Problem requirements
Report how many lines contain "materials", with no other words.

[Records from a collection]
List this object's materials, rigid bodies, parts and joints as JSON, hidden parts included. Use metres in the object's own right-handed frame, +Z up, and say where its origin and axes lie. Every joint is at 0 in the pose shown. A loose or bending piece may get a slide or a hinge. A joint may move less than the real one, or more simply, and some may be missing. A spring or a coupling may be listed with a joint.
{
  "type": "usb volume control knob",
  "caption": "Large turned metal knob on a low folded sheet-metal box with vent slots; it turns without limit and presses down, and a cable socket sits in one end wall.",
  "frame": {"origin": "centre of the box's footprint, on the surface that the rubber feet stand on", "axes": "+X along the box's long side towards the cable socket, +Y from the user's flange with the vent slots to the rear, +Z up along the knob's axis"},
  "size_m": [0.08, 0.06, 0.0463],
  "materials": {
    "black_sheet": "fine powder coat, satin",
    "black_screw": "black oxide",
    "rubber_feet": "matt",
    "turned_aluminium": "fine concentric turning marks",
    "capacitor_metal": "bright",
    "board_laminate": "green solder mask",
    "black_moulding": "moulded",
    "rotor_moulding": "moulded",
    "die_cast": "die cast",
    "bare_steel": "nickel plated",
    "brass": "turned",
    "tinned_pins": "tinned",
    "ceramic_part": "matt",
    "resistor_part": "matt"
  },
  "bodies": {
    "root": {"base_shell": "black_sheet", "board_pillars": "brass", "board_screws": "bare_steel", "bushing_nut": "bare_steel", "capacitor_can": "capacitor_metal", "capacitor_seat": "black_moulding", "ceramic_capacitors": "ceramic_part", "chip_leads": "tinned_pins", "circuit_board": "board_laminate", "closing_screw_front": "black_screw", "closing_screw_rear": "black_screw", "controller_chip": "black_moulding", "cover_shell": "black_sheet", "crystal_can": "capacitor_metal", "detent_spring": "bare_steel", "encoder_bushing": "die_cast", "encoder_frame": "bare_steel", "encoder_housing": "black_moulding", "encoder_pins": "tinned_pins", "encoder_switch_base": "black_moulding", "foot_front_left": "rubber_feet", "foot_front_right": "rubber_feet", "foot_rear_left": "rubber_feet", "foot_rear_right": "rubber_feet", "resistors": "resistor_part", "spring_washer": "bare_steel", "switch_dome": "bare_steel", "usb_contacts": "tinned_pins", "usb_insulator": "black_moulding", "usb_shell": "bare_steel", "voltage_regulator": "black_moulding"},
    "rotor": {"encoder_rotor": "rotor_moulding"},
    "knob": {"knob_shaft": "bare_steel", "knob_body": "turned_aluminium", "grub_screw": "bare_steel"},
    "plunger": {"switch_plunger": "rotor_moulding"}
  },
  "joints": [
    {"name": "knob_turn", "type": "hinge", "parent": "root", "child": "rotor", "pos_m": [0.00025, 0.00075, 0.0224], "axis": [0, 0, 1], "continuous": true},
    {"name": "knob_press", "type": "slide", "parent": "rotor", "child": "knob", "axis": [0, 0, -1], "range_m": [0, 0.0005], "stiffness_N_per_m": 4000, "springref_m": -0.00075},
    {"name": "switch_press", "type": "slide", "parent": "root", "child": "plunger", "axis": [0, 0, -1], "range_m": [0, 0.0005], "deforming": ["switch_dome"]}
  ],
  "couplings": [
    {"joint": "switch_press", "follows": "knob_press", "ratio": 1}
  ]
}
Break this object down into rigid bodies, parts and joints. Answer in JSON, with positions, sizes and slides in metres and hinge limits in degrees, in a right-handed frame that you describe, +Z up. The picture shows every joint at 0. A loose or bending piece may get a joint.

Exercise solution
2